What goes in a litter box?
Besides the obvious? The type of filler you use makes a big difference in how things smell, and whether your bunny will want to use the box at all. Avoid clay litters, which are too dusty for rabbits. Don't use clumping litter either, because bunnies often eat it, and it clumps in their insides too. Wood chips from pines, such as cedar, may emit gases that are rabbit-toxic.
Shredded newspapers make a fine, inexpensive litter, but you have to keep it clean because it doesn't fight odor. Pellets made from sawdust, such as stove fuel pellets, are affordable and work well. Some are made especially for pets, as are litter products made from recycled papers. Peat moss is a natural winner too. All of these options are clean and safe for your rabbit, and offer a bonus benefit: unlike cat litter, these rabbit litter products can be added to your compost pile.
Once you have your rabbit using the litter box, the rest of your cleaning is easy. Occasionally rub down the box with white vinegar or club soda. If it is stained, soak it. Avoid bleach, which can harm the box and irritate your rabbit's senses.
Rabbits mark territory, so it's normal to find a few droppings around the edges of the cage. You can minimize this behavior by respecting the bunny's territory. Don't disturb the cage contents, and let the rabbit come and go on his own. If you add another rabbit, expect the marking behavior to resume for a while.

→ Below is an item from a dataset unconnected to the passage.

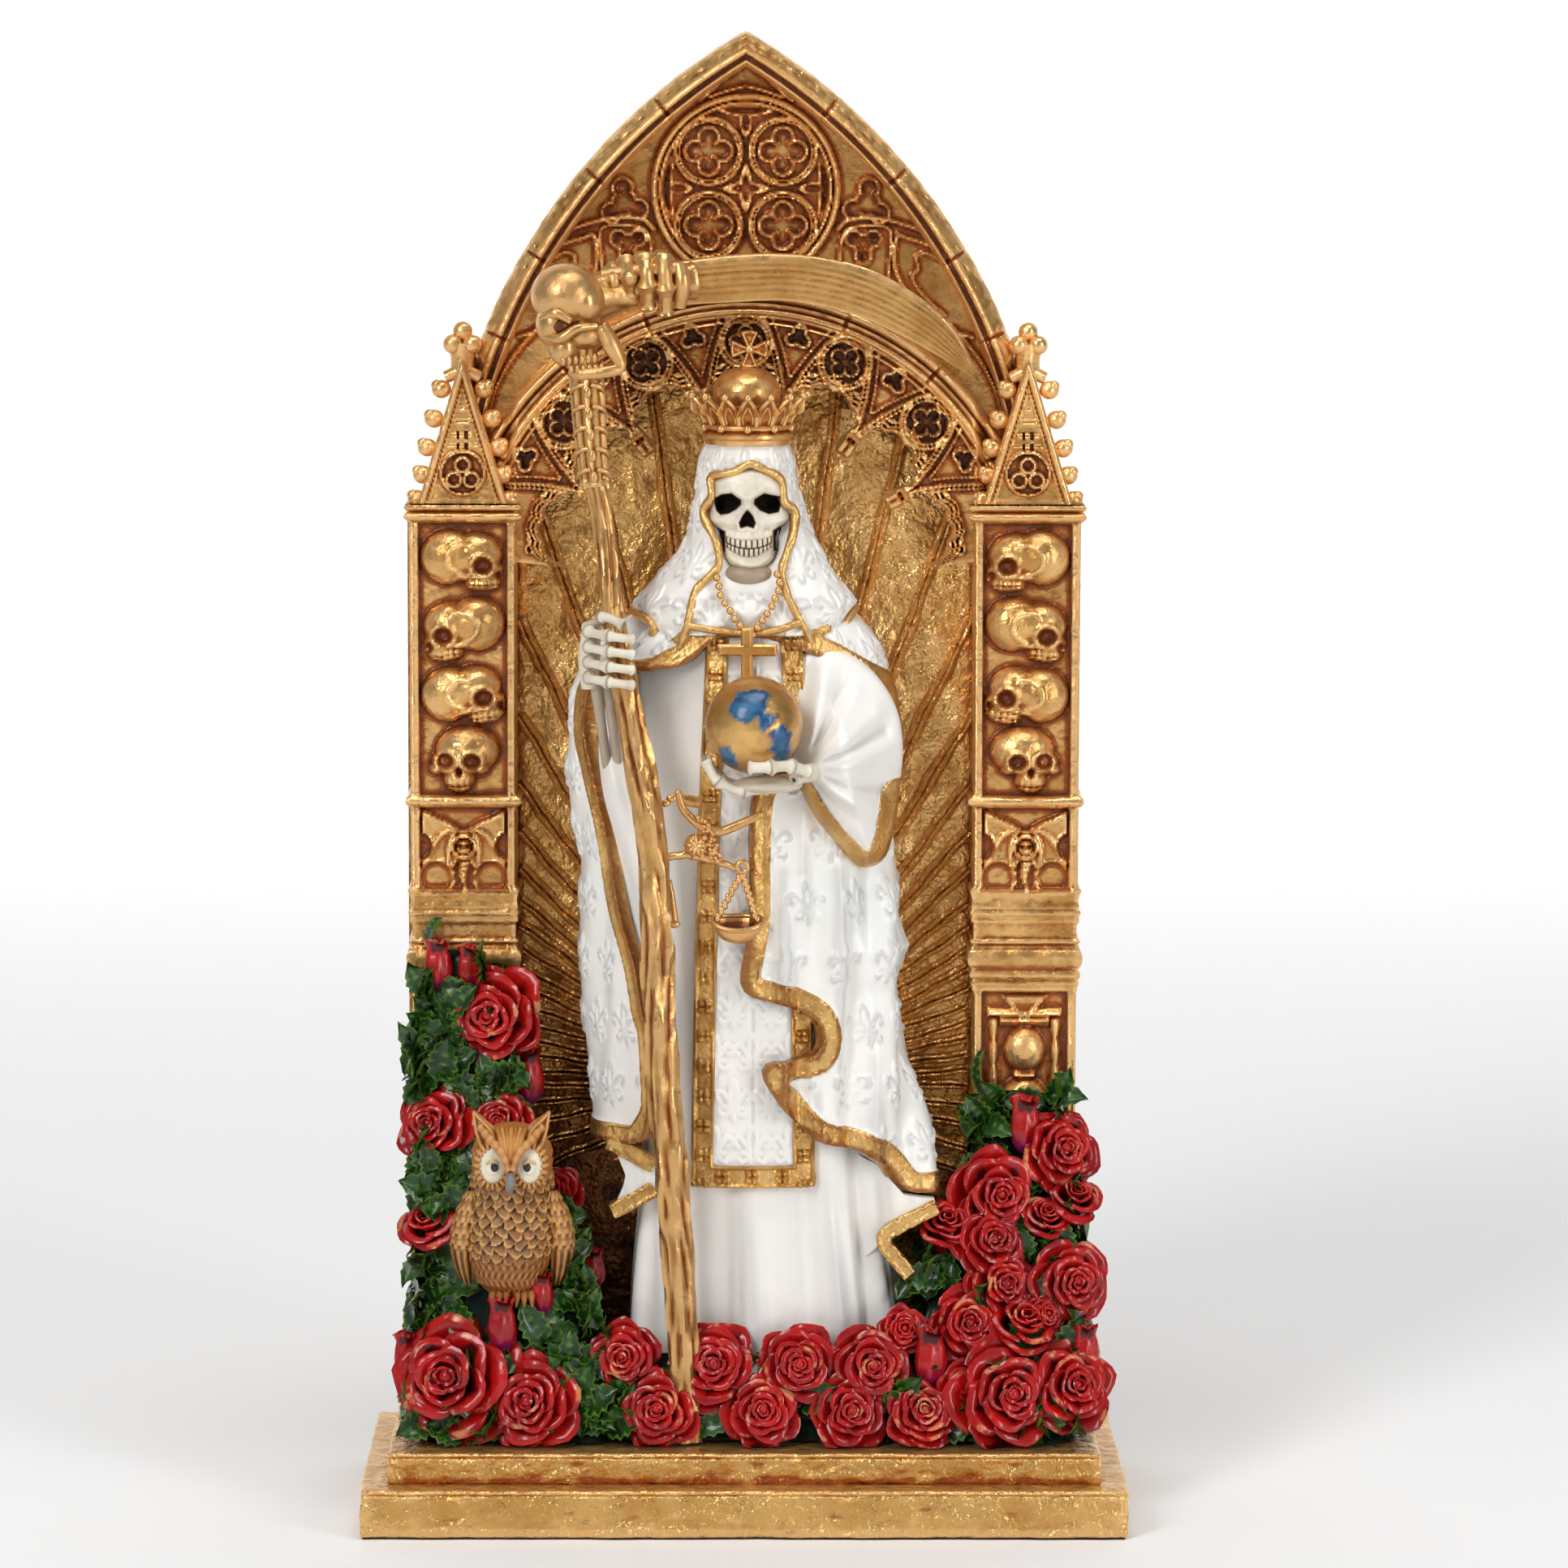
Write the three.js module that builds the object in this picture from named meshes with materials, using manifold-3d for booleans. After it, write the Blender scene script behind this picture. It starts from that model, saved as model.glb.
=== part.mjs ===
// A painted, moulded figurine: a robed and crowned skeleton with scythe, globe, scales and owl in a gothic niche.
// Millimetres. X runs to the viewer's right, Y to the back, Z up. The origin is the middle of the underside.
import * as THREE from "three";
import { mergeVertices } from "three/addons/utils/BufferGeometryUtils.js";
import Module from "manifold-3d";

const wasm = await Module();
wasm.setup();

// Clear space between neighbouring castings
const gap = 0.3;

// Plinth, two steps
const lowerWidth = 154;
const lowerDepth = 75;
const lowerHeight = 9.9;
const upperWidth = 143.6;
const upperDepth = 66;
const upperHeight = 6.2;
const frontTread = 6.3;
const plinthTop = lowerHeight + upperHeight;

// Shrine, heights above its own foot
const nicheWidth = 92.8;
const columnWidth = 21.6;
const columnDepth = 24.5;
const columnHeight = 186;
const pinnacleHeight = 38;
const pinnacleWidth = 17;
const wallThickness = 11;
const shrineHeight = 282;
const shrineBack = 33;
const archRadius = 123.8;
const archOffset = 61.5;
const archMoulding = 6.2;
const innerRadius = 59.6;
const innerMoulding = 5;
const innerCentreHeight = 170.2;
const tracerySink = 5.5;
const traceryRaise = 2.6;
const roseWindowRadius = 19;
const roseWindowHeight = 250.2;
const rondelRadius = 6.8;
const hangingThickness = 4;
const hangingRondelRadius = 5.2;
const hangingRondelDistance = 49.4;
const pendantRadius = 36;
const cuspRise = 6.6;
const pendantDrop = 3;
const bayPitch = 24;
const bayCount = 7;
const rayCount = 14;
const rayHeight = 1;
const rayHalfWidth = 1.5;
const rayCentreHeight = 66;

// Figure: its proportions are shares of its height, kept as one unit, which is 1 mm at 222 mm
const figureHeight = 222;
const unit = figureHeight / 222;

// Scythe, globe, scales, owl
const staffRadius = 2.7;
const bladeThickness = 2.4;
const globeRadius = 9.8;
const globeDepth = -22.6;
const scalesThickness = 1.6;
const owlHeight = 37;
const owlAcross = -47.4;
const owlDepth = -12;
const owlPerch = 27;

// Bed of roses
const petalCount = 5;
const leafEvery = 4;

// Places that follow from the sizes above
const foot = plinthTop + gap;
const columnFront = shrineBack - columnDepth;
const wallFront = shrineBack - wallThickness;
const columnCentre = (nicheWidth + columnWidth) / 2;
const apex = foot + shrineHeight;
const archSpring = apex - Math.sqrt(archRadius ** 2 - archOffset ** 2);
const innerCentre = foot + innerCentreHeight;
const archFront = columnFront;
const groundFront = archFront + tracerySink + traceryRaise;

// Turns a closed three.js geometry into a solid that can be joined and cut.
function solid(geometry) {
  const bare = geometry.clone();
  bare.deleteAttribute("normal");
  bare.deleteAttribute("uv");
  const merged = mergeVertices(bare, 1e-4);
  return new wasm.Manifold(
    new wasm.Mesh({
      numProp: 3,
      vertProperties: new Float32Array(merged.attributes.position.array),
      triVerts: new Uint32Array(merged.index.array),
    }),
  );
}

function join(...solids) {
  return solids.flat().reduce((whole, next) => whole.add(next));
}

function cut(body, ...tools) {
  return tools.flat().reduce((left, tool) => left.subtract(tool), body);
}

// Six times the volume that the triangles enclose, negative when the faces point inwards.
function signedVolume(points, faces) {
  return faces.reduce((sum, [a, b, c]) => sum + points[a].dot(points[b].clone().cross(points[c])), 0);
}

// A skin over rings of equally many points, closed at both ends.
function loft(rings) {
  const n = rings[0].length;
  const points = rings.flat();
  const faces = [];
  for (let row = 0; row + 1 < rings.length; row++) {
    for (let k = 0; k < n; k++) {
      const a = row * n + k;
      const b = row * n + ((k + 1) % n);
      faces.push([a, b, b + n], [a, b + n, a + n]);
    }
  }
  for (const [row, flip] of [[0, true], [rings.length - 1, false]]) {
    const middle = points.length;
    const centre = rings[row].reduce((sum, p) => sum.add(p), new THREE.Vector3()).divideScalar(n);
    points.push(centre);
    for (let k = 0; k < n; k++) {
      const a = row * n + k;
      const b = row * n + ((k + 1) % n);
      faces.push(flip ? [b, a, middle] : [a, b, middle]);
    }
  }
  if (signedVolume(points, faces) < 0) faces.forEach((face) => face.reverse());
  const geometry = new THREE.BufferGeometry().setFromPoints(points);
  geometry.setIndex(faces.flat());
  return solid(geometry);
}

// A block between two corners.
function block(x0, x1, y0, y1, z0, z1) {
  const geometry = new THREE.BoxGeometry(x1 - x0, y1 - y0, z1 - z0);
  geometry.translate((x0 + x1) / 2, (y0 + y1) / 2, (z0 + z1) / 2);
  return solid(geometry);
}

// An outline drawn in X and Z, taken from one depth to another.
function slab(shape, yFront, yBack, curveSegments = 12) {
  const geometry = new THREE.ExtrudeGeometry(shape, {
    depth: yBack - yFront,
    bevelEnabled: false,
    curveSegments,
  });
  geometry.rotateX(Math.PI / 2);
  geometry.translate(0, yBack, 0);
  return solid(geometry);
}

function outline(points) {
  return new THREE.Shape(points.map(([x, z]) => new THREE.Vector2(x, z)));
}

function ball(radius, x, y, z, around = 10, up = 7) {
  const geometry = new THREE.SphereGeometry(radius, around, up);
  geometry.rotateX(Math.PI / 2);
  geometry.translate(x, y, z);
  return solid(geometry);
}

// A pointed lump: leaf, crocket or stud.
function lozenge(length, width, thick, place, turn) {
  const geometry = new THREE.OctahedronGeometry(0.5);
  geometry.scale(width, thick, length);
  geometry.applyMatrix4(new THREE.Matrix4().makeRotationFromEuler(turn));
  geometry.translate(place.x, place.y, place.z);
  return solid(geometry);
}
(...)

If your rabbit continually drips all over the place, see your vet. It's a symptom of a bladder infection.
Rabbit cage cleaning
At least once a week, clean old food, hay, and fur. Thoroughly wash water and food dispensers.
The rabbit cage itself needs to be wiped occasionally. White vinegar or club soda works well. Rinse well with water. Rabbits usually don't like the smell of vinegar, so be sure the litter box itself doesn't smell of it.
Keep cleaning chores in mind when choosing a rabbit cage. Plastic and metal are easier to clean than wood. And don't forget: the more effort you spend on the litter box, the less you'll have to do on the indoor rabbit cage.